Ice Age, a new animated movie, imagines a more primitive time as well, one in which the lion lies down with the lamb and the tiger lies down with the sloth. The sloth?!? Yes, only in a Disney-inspired movie could a sloth be a quick-footed, if slow-witted, hero.

You see, the good-hearted but irritating Sid the Sloth (voiced by John Leguizamo) is on the run from two rhinoceroses he's provoked. So he takes refuge in the unwelcome snout of a woolly mammoth named Manny (Ray Romano). Together, they stumble upon an abandoned human baby and decide to try to track down the kid's parents, which requires traversing a snowy landscape. Along for more than the ride is Diego (Denis Leary), a not-so-gentle saber-tooth tiger who, for reasons too complicated to go into, must steal the baby and take it back to his pack but ends up learning the true meaning of friendship along the way. I assume you can take it from here.

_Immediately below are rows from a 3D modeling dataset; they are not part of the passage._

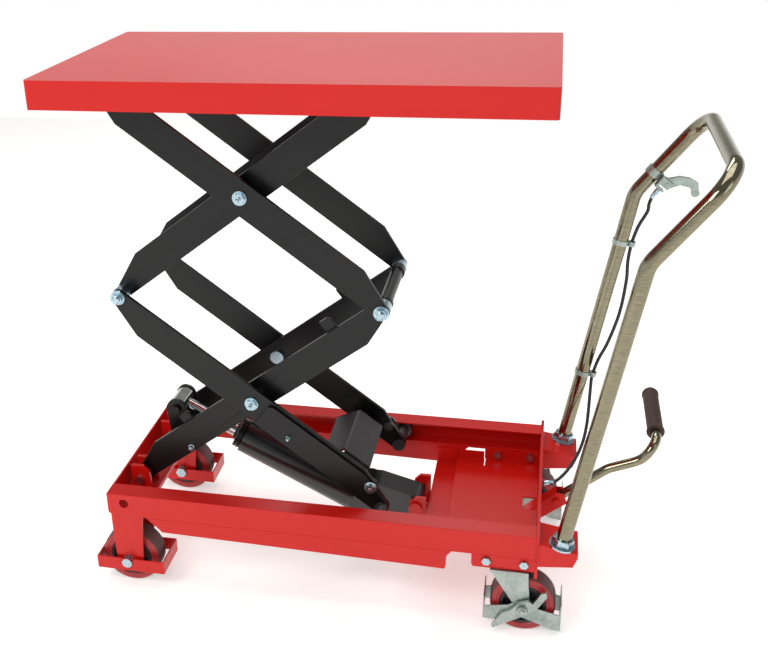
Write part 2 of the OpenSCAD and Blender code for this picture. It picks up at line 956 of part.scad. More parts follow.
// Catmull-Rom through the points, with the ends repeated
function cab_at(i) = cab_pts[max(0, min(cab_n, i))];
function cab_cr(a, b, c, d, t) = 0.5 * (2 * b + (c - a) * t + (2 * a - 5 * b + 4 * c - d) * t * t
  + (3 * b - a - 3 * c + d) * t * t * t);
function cab_seg(i, t) = cab_cr(cab_at(i - 1), cab_at(i), cab_at(i + 1), cab_at(i + 2), t);
function cab_u(u) = let (i = min(cab_n - 1, floor(u)))
  cab_seg(i, u - i);
cab_line = [for (j = [0:cab_rings]) cab_u(j * cab_n / cab_rings)];
function unit(v) = v / norm(v);
function cab_dir(j) = unit(cab_line[min(cab_rings, j + 1)] - cab_line[max(0, j - 1)]);
function cab_side(j) = unit(cross(cab_dir(j), [0.3, 0, 1]) + [0, 0.001, 0]);
function cab_vert(j, m) = let (a = 360 * m / cab_sides, p = cab_side(j), q = cross(cab_dir(j), p))
  cab_line[j] + cab_r * (cos(a) * p + sin(a) * q);

module release_cable() {
  verts = [for (j = [0:cab_rings]) for (m = [0:cab_sides - 1]) cab_vert(j, m)];
  walls = [for (j = [0:cab_rings - 1]) for (m = [0:cab_sides - 1])
    [j * cab_sides + m, j * cab_sides + (m + 1) % cab_sides,
      (j + 1) * cab_sides + (m + 1) % cab_sides, (j + 1) * cab_sides + m]];
  start = [[for (m = [cab_sides - 1:-1:0]) m]];
  finish = [[for (m = [0:cab_sides - 1]) cab_rings * cab_sides + m]];
  color("#131214")
    centred()
      polyhedron(points = verts, faces = concat(start, walls, finish));
}

// ---------- ram ----------

// along the ram from its upper pivot
module on_ram() {
  translate([ram_a[0], 0, ram_a[1]])
    rotate([0, 90 + ram_slope, 0])
      children();
}

module ram_barrel() {
  ex = ram_a[0] + bar_s * cos(ram_slope);
  ez = ram_a[1] - bar_s * sin(ram_slope);
  bx = ram_b[0];
  bz = ram_b[1];
  color("#121114")
    centred()
      difference() {
        union() {
          on_ram()
            translate([0, 0, gland_s + 16])
              cylinder(r = bar_r, h = bar_s - gland_s - 16);
          on_ram()
            translate([0, 0, gland_s])
              cylinder(r = bar_r - 6, h = 20);
          slab(-40, 40)
            polygon([[ex - 14, ez - 32], [ex + 24, ez - 42], [ex + 58, ez - 42], [ex + 58, ez + 22],
              [ex + 30, ez + 46], [ex, ez + 46]]);
          slab(-30, 30)
            union() {
              polygon([[ex + 20, ez + 10], [ex + 20, ez + 50], [ex + 50, ez + 50], [bx, bz + 14],
                [bx, bz - 14], [bx - 20, bz - 30], [ex + 58, ez - 36]]);
              pt(ram_b, 14);
            }
        }
        on_ram()
          translate([0, 0, gland_s - 1])
            cylinder(r = rr + fit, h = 30);
        on_ram()
          translate([0, 0, gland_s + 24])
            cylinder(r = bar_r - 8, h = bar_s - gland_s - 40);
        ybar(bx, bz, bore_r, -60, 60);
        translate([ped_x - heel, ped_y, ped_z - 30])
          cylinder(r = 6 + fit, h = bz + 8 - ped_z + 30);
      }
}

module ram_rod() {
  color("#c9c9c6")
    centred()
      union() {
        on_ram()
          cylinder(r = rr, h = rod_s);
        ybar(ram_a[0], ram_a[1], rr + 5, -28, 28);
      }
}

plug_z = ped_z - 16.5;

module pump_plunger() {
  color("#c9c9c6")
    centred()
      translate([ped_x - heel, ped_y, plug_z])
        cylinder(r = 6, h = ram_b[1] - 16 - plug_z);
}

// ---------- wheels ----------

// y along the axle, so the profile is drawn as radius against width
module wheel_ring(profile_w, r0, r1, x, y) {
  translate([x, y, wr])
    rotate([90, 0, 0])
      rotate_extrude()
        polygon([[r0, -profile_w / 2], [r1 - 4, -profile_w / 2], [r1, -profile_w / 2 + 5],
          [r1, profile_w / 2 - 5], [r1 - 4, profile_w / 2], [r0, profile_w / 2]]);
}

module wheel_core(w, r1, x, y, bore) {
  translate([x, y, wr])
    rotate([90, 0, 0])
      rotate_extrude()
        polygon([[bore + fit, -w / 2], [20, -w / 2], [22, -w / 2 + 9], [r1 - 8, -w / 2 + 9],
          [r1 - 6, -w / 2 + 1], [r1, -w / 2 + 1], [r1, w / 2 - 1], [r1 - 6, w / 2 - 1],
          [r1 - 8, w / 2 - 9], [22, w / 2 - 9], [20, w / 2], [bore + fit, w / 2]]);
}

core_r = wr - 19;

module front_tyre(s) {
  color("#b8262a")
    centred()
      wheel_ring(48, core_r + fit, wr, front_x, s * front_y);
}

module front_hub(s) {
  color("#18171a")
    centred()
      wheel_core(48, core_r, front_x, s * front_y, 8);
}

module castor_tyre(s) {
  color("#b8262a")
    centred()
      wheel_ring(48, core_r + fit, wr, cas_x, s * wheel_y);
}

module castor_hub(s) {
  color("#18171a")
    centred()
      wheel_core(48, core_r, cas_x, s * wheel_y, 6);
}

// castor fork: plates, head, kingpin, axle and toe guard
head_z = rail_z - 31;

module castor_leg() {
  difference() {
    union() {
      polygon([[cas_x - 66, head_z - gap], [cas_x + 8, head_z - gap], [cas_x + 9, head_z - 26],
        [cas_x + 15, wr], [cas_x - 15, wr]]);
      pt([cas_x, wr], 15);
    }
    pt([cas_x, wr], 6 + fit);
  }
}

// bow-tie plate of the guard
module guard_plate() {
  difference() {
    polygon([[cas_x - 74, wr - 6], [cas_x - 28, wr + 2], [cas_x - 12, wr + 13], [cas_x + 12, wr + 13],
      [cas_x + 25, wr + 1], [cas_x + 73, wr - 11], [cas_x + 73, wr - 48], [cas_x + 51, wr - 46],
      [cas_x + 35, wr - 37], [cas_x, wr - 25], [cas_x - 20, wr - 22], [cas_x - 55, wr - 37],
      [cas_x - 74, wr - 36]]);
    pt([cas_x, wr], 6 + fit);
  }
}

module castor_fork(s) {
  color("#77827f")
    centred() {
      y = wheel_y;
      translate([king_x, s * y, head_z - gap - 6])
        cylinder(r = 27, h = 6);
      translate([king_x, s * y, head_z - gap - 1])
        cylinder(r = 8, h = 14);
      side_block(s, cas_x - 66, cas_x + 8, y - 30, y + 30, head_z - gap - 6, head_z - gap - 2);
      side_slab(s, y + 26, y + 30)
        castor_leg();
      side_slab(s, y - 30, y - 26)
        castor_leg();
      side_bar(s, cas_x, wr, 6, y - 36, y + 51);
      side_bar(s, cas_x, wr, 10, y - 26, y - 24 - gap);
      side_bar(s, cas_x, wr, 10, y + 24 + gap, y + 26);
      side_hex(s, cas_x, wr, 11, y - 38, y - 32);
      side_hex(s, cas_x, wr, 11, y + 41, y + 48);
      for (p = [30, -32])
        side_slab(s, y + p, y + p + 2)
          guard_plate();
      side_block(s, cas_x - 76, cas_x - 74, y - 32, y + 32, wr - 36, wr + 18);
      side_block(s, cas_x + 73, cas_x + 75, y - 32, y + 32, wr - 48, wr + 16);
    }
}

module castor_brake(s) {
  color("#8b9a9e")
    centred()
      side_slab(s, wheel_y + 33, wheel_y + 40)
        difference() {
          union() {
            polygon([[cas_x - 9, wr + 13], [cas_x + 12, wr + 22], [cas_x + 20, wr + 16], [cas_x + 34, wr + 42],
              [cas_x + 43, wr + 46], [cas_x + 46, wr + 36], [cas_x + 30, wr + 8], [cas_x + 9, wr - 12],
              [cas_x - 14, wr - 26], [cas_x - 55, wr - 52], [cas_x - 58, wr - 47], [cas_x - 40, wr - 14],
              [cas_x - 22, wr - 4]]);
          }
          pt([cas_x, wr], 6 + fit);
        }
}

// ---------- pedal ----------

// rest points of the pedal arm
arm_p = [ped_x, ped_z];
knee_p = [base_x1 - 35, ped_z];
foot_a = 40;
foot_l = 118;
ped_r = 10;

function foot_x(d, n) = knee_p[0] + d * cos(foot_a) - n * sin(foot_a);
function foot_z(d, n) = knee_p[1] + d * sin(foot_a) + n * cos(foot_a);

module ped_side() {
  difference() {
    polygon([[ped_x - heel - 12, ped_z - 24], [ped_x - heel - 12, ped_z - 18], [ped_x - 24, ped_z + 8],
      [ped_x + 10, ped_z + 12], [knee_p[0] - 6, ped_z + 12], [foot_x(foot_l - 12, 16), foot_z(foot_l - 12, 16)],
      [foot_x(foot_l, 6), foot_z(foot_l, 6)], [foot_x(foot_l - 6, -16), foot_z(foot_l - 6, -16)],
      [knee_p[0] + 6, ped_z - 14], [ped_x, ped_z - 16]]);
    pt(arm_p, 6 + fit);
  }
}

module pedal_arm() {
  x0 = ped_x - heel;
  color("#c41a12")
    centred() {
      for (y = [ped_y - 15, ped_y + 12])
        slab(y, y + 3)
          ped_side();
      slab(ped_y - 12, ped_y + 12)
        polygon([[x0 - 12, ped_z - 24], [x0 - 12, ped_z - 18.5], [x0 + 12, ped_z - 18.5],
          [x0 + 12, ped_z - 22]]);
      slab(ped_y - 12, ped_y + 12)
        polygon([[ped_x + 16, ped_z + 9], [ped_x + 16, ped_z + 12], [knee_p[0] - 6, ped_z + 12],
          [foot_x(foot_l - 12, 16), foot_z(foot_l - 12, 16)],
          [foot_x(foot_l - 12, 13), foot_z(foot_l - 12, 13)], [knee_p[0] - 5, ped_z + 9]]);
      for (y = [ped_y - 21, ped_y + 15])
        ybar(foot_x(foot_l - 22, 0), foot_z(foot_l - 22, 0), 7, y, y + 6);
    }
}

// chrome foot tube: three straights in one plane, then a turn to the far side
ped_turn = [17, 33, 90];
ped_len = [178, 46, 3];
ped_bend = [50, 50, 32];

// the frame at the start of the tube, looking along it
module foot_frame() {
  translate([foot_x(38, 0), ped_y, foot_z(38, 0)])
    rotate([0, 90 - foot_a, 0])
      children();
}

module along(i) {
  translate([0, 0, ped_len[i]])
    children();
}

// i is the bend's number, way the direction it leans to
module foot_bend(i, way) {
  rotate([0, 0, way]) {
    lean(ped_bend[i], ped_turn[i])
      circle(ped_r - fit);
    after_lean(ped_bend[i], ped_turn[i])
      rotate([0, 0, -way])
        children();
  }
}

module foot_rod(i) {
  cylinder(r = ped_r, h = ped_len[i]);
}

module pedal_tube() {
  color("#b9b8b4")
    centred()
      foot_frame() {
        foot_rod(0);
        along(0)
          foot_bend(0, 0) {
            foot_rod(1);
            along(1)
              foot_bend(1, 180) {
                foot_rod(2);
                along(2)
                  foot_bend(2, 90)
                    cylinder(r = ped_r, h = 170);
              }
          }
      }
}

module foot_grip() {
  difference() {
    union() {
      cylinder(r = 16, h = 172);
      cylinder(r = 18, h = 6);
      translate([0, 0, 160])
        cylinder(r = 17.5, h = 8);
    }
    translate([0, 0, -1])
      cylinder(r = ped_r + fit, h = 158);
  }
}

module skip_bend(i, way) {
  rotate([0, 0, way])
    after_lean(ped_bend[i], ped_turn[i])
      rotate([0, 0, -way])
        children();
}

module pedal_grip() {
  color("#3a2722")
    centred()
      foot_frame()
        along(0)
          skip_bend(0, 0)
            along(1)
              skip_bend(1, 180)
                along(2)
                  skip_bend(2, 90)
                    translate([0, 0, 15])
                      foot_grip();
}

// ---------- draw ----------

rail(-1);  // rail_left
rail(1);  // rail_right
side_skirts();
front_crossmember();
pivot_clevises();
end_plate();
floor_plates();
pump_lugs();
handle_sockets();
front_forks();
toe_guards();
front_axles();
handle_tube();
frame_fasteners();
cable_clips();
release_cable();
lower_inner_arm(-1);  // lower_inner_arm_left
lower_inner_arm(1);  // lower_inner_arm_right
ram_lugs();
joint_shaft(roll_x);  // right_joint_shaft
joint_bolts(roll_x);  // right_joint_bolts
centre_pins(low_cz);  // lower_centre_pins
lower_outer_arm(-1);  // lower_outer_arm_left
lower_outer_arm(1);  // lower_outer_arm_right
arm_doublers();
cross_plate();
lower_roller(-1);  // lower_roller_left
lower_roller(1);  // lower_roller_right
upper_outer_arm(-1);  // upper_outer_arm_left
upper_outer_arm(1);  // upper_outer_arm_right
top_pivot_pins();
upper_inner_arm(-1);  // upper_inner_arm_left
upper_inner_arm(1);  // upper_inner_arm_right
left_joint_shaft();
joint_bolts(piv_x);  // left_joint_bolts
centre_pins(up_cz);  // upper_centre_pins
upper_roller(-1);  // upper_roller_left
upper_roller(1);  // upper_roller_right
platform_deck();
platform_guides();
ram_barrel();
ram_rod();
pump_plunger();
front_tyre(-1);  // front_tyre_left
front_tyre(1);  // front_tyre_right
front_hub(-1);  // front_hub_left
front_hub(1);  // front_hub_right
castor_fork(-1);  // castor_fork_left
castor_fork(1);  // castor_fork_right
castor_tyre(-1);  // castor_tyre_left
castor_tyre(1);  // castor_tyre_right
castor_hub(-1);  // castor_hub_left
castor_hub(1);  // castor_hub_right
castor_brake(-1);  // castor_brake_left
castor_brake(1);  // castor_brake_right
pedal_arm();
pedal_tube();
pedal_grip();
release_lever();
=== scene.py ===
import json
import math
import bmesh
import bpy
from mathutils import Matrix, Vector


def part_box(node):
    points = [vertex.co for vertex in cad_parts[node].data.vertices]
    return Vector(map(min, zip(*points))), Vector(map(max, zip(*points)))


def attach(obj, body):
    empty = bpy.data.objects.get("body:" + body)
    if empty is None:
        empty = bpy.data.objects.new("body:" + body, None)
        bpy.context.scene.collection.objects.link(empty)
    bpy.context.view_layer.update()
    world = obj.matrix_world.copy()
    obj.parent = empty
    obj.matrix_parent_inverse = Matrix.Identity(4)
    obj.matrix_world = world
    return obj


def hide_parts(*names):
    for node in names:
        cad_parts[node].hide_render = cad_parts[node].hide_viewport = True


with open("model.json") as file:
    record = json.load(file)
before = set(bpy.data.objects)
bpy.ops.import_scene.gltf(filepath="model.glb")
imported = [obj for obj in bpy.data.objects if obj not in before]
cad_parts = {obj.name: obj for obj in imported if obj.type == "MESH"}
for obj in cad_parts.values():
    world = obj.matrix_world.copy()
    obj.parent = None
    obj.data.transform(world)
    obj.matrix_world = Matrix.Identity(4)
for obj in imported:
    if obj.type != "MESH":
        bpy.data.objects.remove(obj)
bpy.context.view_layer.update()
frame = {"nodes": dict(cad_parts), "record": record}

MM = 0.001
MIDDLE = 603.7547  # how far the drawn left edge is from the row's origin


def at(x, y, z):
    """A point given in millimetres from the platform's left edge, in the row frame."""
    return Vector(((x - MIDDLE) * MM, y * MM, z * MM))


# ---------- layout in millimetres, as the CAD has it ----------

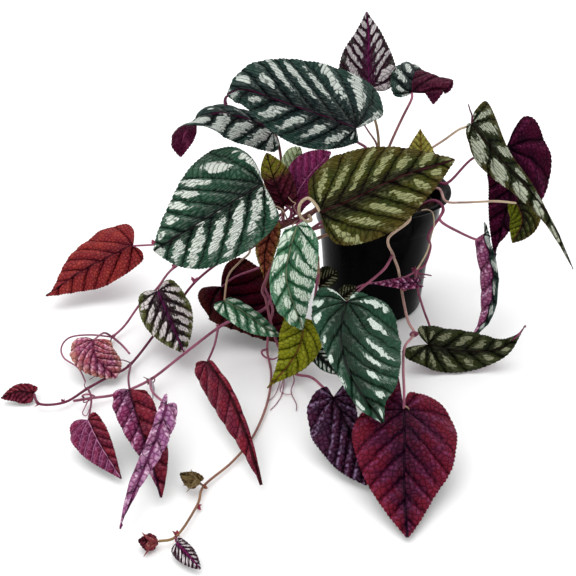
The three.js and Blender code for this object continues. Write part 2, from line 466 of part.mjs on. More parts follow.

Though the plot is generic, the movie is enchanting. Each of the three characters has a real presence, and the movie's moral, "that's what you do in a herd--look out for each other," is well-earned. The jokes for the adults are often clever (there are a couple nice riffs on evolution), and the kiddies will enjoy the omnipresent poop escapades. Both young and old will enjoy the antics of Scrat, the acorn-obsessed squirrel, though his role has absolutely nothing to do with the plot. Even the song montage, which comes halfway through the film, is enjoyable, as our trio trudges through the snow and ice. And the computer animation, while not up to Pixar's lofty standards, is more than adequate.

Ice Age isn't perfect. Even at 75 minutes, it feels 15 minutes too long. But as Disney seems to have abandoned its award-winning formula, it's nice to see another studio pick up where Disney left off. Parents, I give you a movie your kids will love and you'll enjoy.